What more striking exposure of the rottenness of capitalism could be imagined? Yet still there has been no alternative created and still in both Ireland and Britain there is no successful resistance to austerity – the most immediate question to which the socialist movement has been unable to provide an answer.
What this exposes, among many other things, is that the essence of socialism is not the displacement or even destruction of this or that aspect of capitalism or its state but the development of the working class. Capitalism can only be superseded, at least progressively, by the development of something positive. Unfortunately the Left thinks always in negative terms – of what it is against – and when it looks to achieve even this it posits the existing capitalist state or some configuration of it, usually its own nationalist version, as the mechanism of transformation.
It is ironic that Tom Nairn ridicules the claims that the the fight against the Tories, for national ‘independence’, against inflation and for socialism were, in 1971, ‘all the same thing’. This is exactly the same claim made today in 2014, except we might replace inflation with austerity and support the claims of ‘Scotland’ instead of ‘Britain’. He shows how Labourism rejuvenated itself and re-established unity within its own ranks by claiming to unite British workers in opposition to bureaucracy and international capitalism.
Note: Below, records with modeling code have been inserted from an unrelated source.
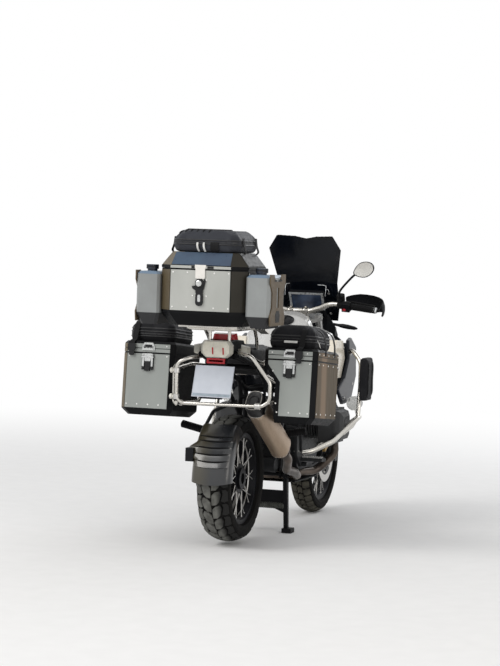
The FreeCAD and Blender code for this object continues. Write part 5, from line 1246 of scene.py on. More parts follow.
def padded_piece(name, solid, wears, body, voxel=6.0, draw_in=9.0, cap=11.0, pressure=4.0, up=(0, 0, 1),
                 rounding=3, rise=0.0):
    """A stuffed skin in a solid's space, its top raised by a share. up points away from what it rests on."""
    skin = modified(CAD[solid].data.copy(), "REMESH", mode="VOXEL", voxel_size=voxel * mm)
    up = Vector(up).normalized()
    heights = [vert.co.dot(up) for vert in skin.vertices]
    low = min(heights)
    normals = [vert.normal.copy() for vert in skin.vertices]
    for vert, normal in zip(skin.vertices, normals):
        vert.co -= (normal - up * min(0.0, normal.dot(up))) * draw_in * mm
    held = [vert.index for vert, height in zip(skin.vertices, heights) if height < low + 1.2 * voxel * mm]
    starts = [vert.co.copy() for vert in skin.vertices]
    for vert, start, end in zip(skin.vertices, starts, swollen(skin, held, pressure)):
        move = end - start
        if move.length > cap * mm:
            move *= cap * mm / move.length
        vert.co = start + move
    skin = modified(skin, "SMOOTH", factor=0.5, iterations=rounding)
    skin = modified(skin, "SUBSURF", levels=1)
    low_box, high_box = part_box(solid)
    for vert in skin.vertices:
        vert.co = Vector([min(max(value, a), b) for value, a, b in zip(vert.co, low_box, high_box)])
    for vert in skin.vertices:
        vert.co += up * (vert.co.dot(up) - low) * rise
    for face in skin.polygons:
        face.use_smooth = True
    made = stand(name, skin, wears, body)
    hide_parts(solid)
    print(name, len(skin.polygons), "faces")
    return made


def skin_tree(obj):
    """A search tree of a piece's skin, for casting rays, in metres."""
    corners = [vert.co for vert in obj.data.vertices]
    return BVHTree.FromPolygons(corners, [face.vertices for face in obj.data.polygons])


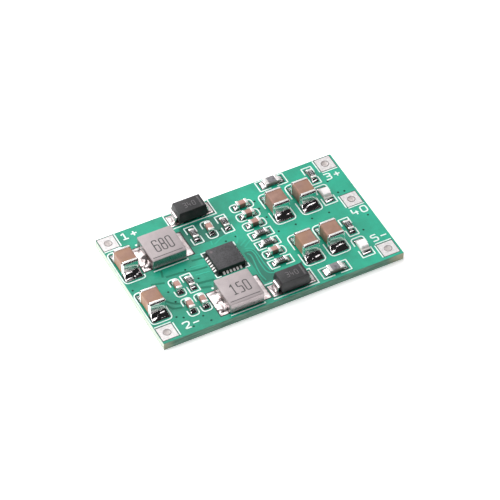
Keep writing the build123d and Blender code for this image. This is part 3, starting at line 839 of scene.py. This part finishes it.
# Filled vias under the mask. profile: radius and height over the board, from the dimple to the skirt.
vias = {"profile": [(0.001, 0.006), (0.06, 0.006), (0.1, 0.014), (0.13, 0.013), (0.16, 0)], "places": [
    (-13.4, -2.5), (-13.3, -4.5), (-14.4, -7.0), (-13.6, -7.5), (-11.15, -8.4), (-13.1, -9.5),
    (-10.55, -9.6), (-8.7, -2.1), (-8.75, 0.15), (-9.6, 0.1), (-17.5, -0.1), (-2.35, 2.3), (-0.8, 2.5),
    (-2.2, 4.5), (4.45, 5.7), (4.6, 3.8), (4.5, 7.2), (4.85, 0.7), (7.5, 0.8), (10.0, 0.75), (12.6, 0.7),
    (15.2, 6.0), (15.5, 3.5), (16.4, 3.35), (15.2, -4.3), (17.1, -2.1)]}
viaPaint = Paint("tented via").finish(baseColor=tint(0, 66, 52), roughness=0.85)
viaProfile = [(radius, boardTop + rise) for radius, rise in vias["profile"]]
viaShells = [lathe(place, viaProfile, 16) for place in vias["places"]]
carry(facingOut(meshPiece("tentedVias", *gather(viaShells), smooth=True)), "laminate", paint=viaPaint)

# The moulded dot at the controller's first pin.
chipDot = {"radius": 0.22, "thick": 0.006, "aside": (-1.45, 1.4)}
spot, level = topOf("controller_body")
mouldPaint = Paint("moulded dot").finish(baseColor=tint(108, 98, 102), roughness=0.6)
mouldProfile = [(chipDot["radius"], level), (chipDot["radius"], level + chipDot["thick"])]
mouldShell = lathe(spot + chipDot["aside"], mouldProfile, 24)
carry(facingOut(meshPiece("controllerDot", *mouldShell)), "controller_epoxy", paint=mouldPaint)

# The ink dot beside each inductor's first end.
dots = {"radius": 0.17, "thick": 0.03, "aside": (-2.53, 2.74)}
dotProfile = [(dots["radius"], boardTop), (dots["radius"], boardTop + dots["thick"])]
dotShells = [lathe(seatOf(node)[0] + dots["aside"], dotProfile, 20) for node in inductors]
carry(facingOut(meshPiece("pinDots", *gather(dotShells))), "white_ink")

# Bare laminate, darker, between the controller's leads.
leadBed = {"out": 2.2, "width": 0.52, "thick": 0.008}
spot = seatOf("controller_body")[0]
bedCorners = [(x * leadBed["out"], y * leadBed["out"]) for x, y in ((-1, -1), (1, -1), (1, 1), (-1, 1))]
bed = ribbon(spot + np.array(bedCorners), leadBed["width"], boardTop, boardTop + leadBed["thick"], True)
bedPaint = Paint("bare laminate").finish(baseColor=tint(0, 40, 32), roughness=0.5)
carry(facingOut(meshPiece("leadBed", *bed)), "laminate", paint=bedPaint)

# The thin dark line that the mask's edge draws round each tinned land.
landEdges = {"pen": 0.13, "thick": 0.014, "deep": 0.02, "aside": 0.04, "terminalPen": 0.08,
             "terminalHalf": 1.21}


def landEdge(middle, along, near, far, half, width):
    # a rectangle from near to far of a part's middle and half its width to either side
    path = onBoard(middle, along, [(near, -half), (far, -half), (far, half), (near, half)])
    return ribbon(path, width, boardTop - landEdges["deep"], boardTop + landEdges["thick"], True)


half = landEdges["terminalHalf"]
edgeShells = [landEdge(seatOf(node)[0], alongX, -half, half, half, landEdges["terminalPen"])
              for node in terminals]
for group in joints.values():
    for kind in group["kinds"]:
        near, far = kind["face"] - kind["heel"] / 2, kind["face"] + kind["reach"] + landEdges["aside"]
        half = kind["width"] / 2 + landEdges["aside"]
        edgeShells += [landEdge(seatOf(node)[0], seatOf(node)[1] * way, near, far, half, landEdges["pen"])
                       for node in kind["nodes"] for way in (-1, 1)]
edgePaint = Paint("mask edge").finish(baseColor=tint(0, 40, 33), roughness=0.5)
carry(facingOut(meshPiece("landEdges", *gather(edgeShells))), "laminate", paint=edgePaint)

# Plating on the walls of the five holes, clear of the laminate by the gap, and the rim round each hole,
# painted dark grey as painted shade at the hole's edge.
sleeves = {"radius": 0.5, "wall": 0.04, "gap": 0.001, "rim": 0.07, "rimThick": 0.012}
sleeveShells, rimShells = [], []
for node in terminals:
    centre, size = boxOf(node)
    inner, outer = sleeves["radius"] - sleeves["wall"], sleeves["radius"] - sleeves["gap"]
    section = [(inner, 0), (outer, 0), (outer, boardTop), (inner, boardTop), (inner, 0)]
    sleeveShells.append(lathe(centre, section, 40))
    low, high, reach = boardTop, boardTop + sleeves["rimThick"], sleeves["radius"] + sleeves["rim"]
    section = [(inner, low), (reach, low), (reach, high), (inner, high), (inner, low)]
    rimShells.append(lathe(centre, section, 40))
wallPaint = paintMetal("bright plating", tint(244, 238, 237), tint(254, 251, 250), 0.5, 0.3, 0.004, 0.1)
# painted shade: the rim's dark grey stands for the shade at each hole's edge
rimShadePaint = paintMetal("hole rim", tint(112, 106, 106), tint(150, 143, 143), 0.4, 0.3, 0.004)
carry(facingOut(meshPiece("holePlating", *gather(sleeveShells))), "tinned_land", paint=wallPaint)
carry(facingOut(meshPiece("holeRims", *gather(rimShells))), "tinned_land", paint=rimShadePaint)
print("marks, copper, vias and sleeves made")

# the object's box before and after dressing
dressedLow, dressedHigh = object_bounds()
growth = [round((b - a) / mm, 3) for a, b in zip(cadHigh - cadLow, dressedHigh - dressedLow)]
print("dressed box less the CAD box:", growth)
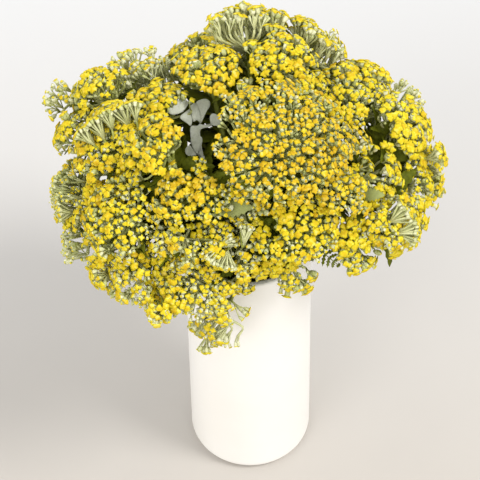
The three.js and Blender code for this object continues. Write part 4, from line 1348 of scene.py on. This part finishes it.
def felt_sheet(outline):
    """Points and triangles of a flat leaflet, in the leaf's own millimetres."""
    edge = rounded(outline)
    steps = [np.arange(low, high, SILVER_GRID) for low, high in zip(edge.min(0), edge.max(0))]
    grid = np.stack(np.meshgrid(*steps), -1).reshape(-1, 2)
    away = np.linalg.norm(grid[:, None] - edge[None], axis=-1).min(1)
    grid = grid[inside_outline(grid, edge) & (away > EDGE_CLEAR)]
    points = [Vector(point) for point in np.vstack([edge, grid])]
    made = geometry.delaunay_2d_cdt(points, [], [list(range(len(edge)))], 1, MERGE_WITHIN)
    flat = np.array([tuple(point) for point in made[0]])
    faces = [list(face) for face in made[2]]
    inside = inside_outline(np.array([flat[face].mean(0) for face in faces]), edge)
    return flat, [face for face, kept in zip(faces, inside) if kept]


def thickened(middle, up, faces):
    """A sheet with two faces and an edge wall, from its middle surface."""
    count = len(middle)
    vertices = np.vstack([middle + up * SILVER_HALF_THICKNESS, middle - up * SILVER_HALF_THICKNESS])
    edges = [edge for face in faces for edge in zip(face, face[1:] + face[:1])]
    shared = set(edges)
    walls = [[b, a, a + count, b + count] for a, b in edges if (b, a) not in shared]
    return vertices, faces + [[corner + count for corner in face[::-1]] for face in faces] + walls


def add_silver_leaflet(soup, lift, outline, along, across, up):
    """A leaflet of the silver leaf, which cups with the whole leaf, and curls and folds on its own."""
    flat, faces = felt_sheet(np.array(outline) * SILVER_SIZE)
    cup = SILVER_CUP * ((flat[:, 1] / SILVER_SPAN[1]) ** 2 - (flat[:, 0] / SILVER_SPAN[0]) ** 2)
    curl = ((flat - flat.mean(0)) ** 2).sum(1) / SILVER_CURL
    folds = SILVER_FOLD * np.sin(flat @ SILVER_WAVES[0]) * np.cos(flat @ SILVER_WAVES[1])
    height = lift + cup - curl + folds
    middle = SILVER_AT + flat[:, :1] * along + flat[:, 1:] * across + height[:, None] * up
    soup.add(*thickened(middle, up, faces), 0, MIDDLE_TONE)


def build_silver_leaf():
    """The felted leaf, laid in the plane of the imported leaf, and its stalk from the vase's floor."""
    up = facing(*SILVER_FACING)
    along = unit(UP - (UP @ up) * up)
    along = unit(along - SILVER_LEAN * np.cross(up, along))
    across = np.cross(up, along)
    soup = Soup()
    for lift, outline in SILVER_LEAFLETS:
        add_silver_leaflet(soup, lift, outline, along, across, up)
    foot, mouth = through_mouth(SILVER_AT)
    pulls = (TANGENT_SHARE, TANGENT_SHARE)
    arch = curve(mouth, unit(mouth - foot), SILVER_AT + along, along, pulls, BRANCH_POINTS)
    path = np.vstack([foot, (foot + mouth) / 2, arch])
    vertices, faces = tubes([path], np.linspace(*SILVER_STALK, len(path)), STEM_SIDES, RIDGE_DEPTH)
    soup.add(vertices[0], faces, 0, MIDDLE_TONE)
    piece = soup.piece("silver_leaf_felt", [silver_material()])
    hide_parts("silver_leaf")
    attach(piece, "root")


def build_camera():
    """The camera, level but for its small roll."""
    above = np.cross(EAST, -LOOK_BACK)
    right = EAST * math.cos(ROLL) + above * math.sin(ROLL)
    upward = above * math.cos(ROLL) - EAST * math.sin(ROLL)
    data = bpy.data.cameras.new("camera")
    data.lens = LENS
    data.sensor_width = SENSOR
    camera = bpy.data.objects.new("camera", data)
    bpy.context.scene.collection.objects.link(camera)
    turn = Matrix([right, upward, LOOK_BACK]).transposed().to_4x4()
    camera.matrix_world = Matrix.Translation(Vector((LOOK_AT + LOOK_BACK * LOOK_FROM) * MM)) @ turn
    bpy.context.scene.camera = camera


def build_lamp(name, place, width, power, tint):
    """A round soft lamp that faces the bunch."""
    data = bpy.data.lights.new(name, "AREA")
    data.shape = "DISK"
    data.size = width
    data.energy = power
    data.color = tint
    lamp = bpy.data.objects.new(name, data)
    lamp.location = place
    lamp.rotation_euler = (LAMP_AIM - Vector(place)).to_track_quat("-Z", "Y").to_euler()
    bpy.context.scene.collection.objects.link(lamp)


def build_stage():
    """The floor, the light of the room and the lamps."""
    corners = [[x * FLOOR_HALF, y * FLOOR_HALF, 0] for x, y in ((-1, -1), (1, -1), (1, 1), (-1, 1))]
    floor = smooth_mesh("floor", corners, [[0, 1, 2, 3]], [floor_material()])
    world = bpy.data.worlds.new("studio")
    world.use_nodes = True
    world.node_tree.nodes["Background"].inputs["Color"].default_value = ROOM_COLOR
    world.node_tree.nodes["Background"].inputs["Strength"].default_value = ROOM_STRENGTH
    bpy.context.scene.world = world
    for name, lamp in LAMPS.items():
        build_lamp(name, *lamp)
    bpy.context.scene.view_settings.view_transform = "Standard"


build_camera()
build_stage()
build_vase()

rng = np.random.default_rng(SEED)
petals = petal_material("petal_yellow", lemon=0xE9DF2C, gold=0xE0CA1C, deep=0xCFA61A)
discs = petal_material("disc_gold", lemon=0xE6CA24, gold=0xDAB21C, deep=0xC8961A)
head_materials = [cup_material(), petals, discs]
green_materials = [stem_material(), leaf_material()]
templates = {}
for kind, count in TEMPLATE_COUNTS.items():
    templates[kind] = [floret_template(kind, rng) for _ in range(count)]
heads = [Head(node) for node in sorted(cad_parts) if node.startswith("head_")]
layouts = {head.name: lay_out(head, rng) for head in heads}
paths = stem_paths(heads)
canopy = Canopy(np.concatenate([layout[0] for layout in layouts.values()]))
sprays = fill_gaps(heads, canopy, paths, rng)
blades = stem_leaves(canopy, paths, rng)
for head in heads:
    buds = lay_out_buds(head, layouts[head.name][3], rng)
    build_head(head, layouts[head.name], buds, sprays[head.name], head_materials, templates, rng)
leaf = fern_leaf(rng)
for stem, own in by_stem(heads):
    build_stem(stem, own, layouts, paths, sprays, blades, green_materials, leaf, rng)
build_silver_leaf()
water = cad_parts["water"].data.materials
water.clear()
water.append(water_material())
Except all this rested on the unity of British workers with the British state, shackled by the chain of nationalism.
But the question of Scottish separation is a derivative lesson to be drawn from reading ‘The Left Against Europe’. The major lesson is the need to give real content to the socialist claim that it is international by its very nature. Not an aspiration, not simply a goal to reach, an attitude to strike or an opinion to hold dearly but a practical and immediate part of its political programme.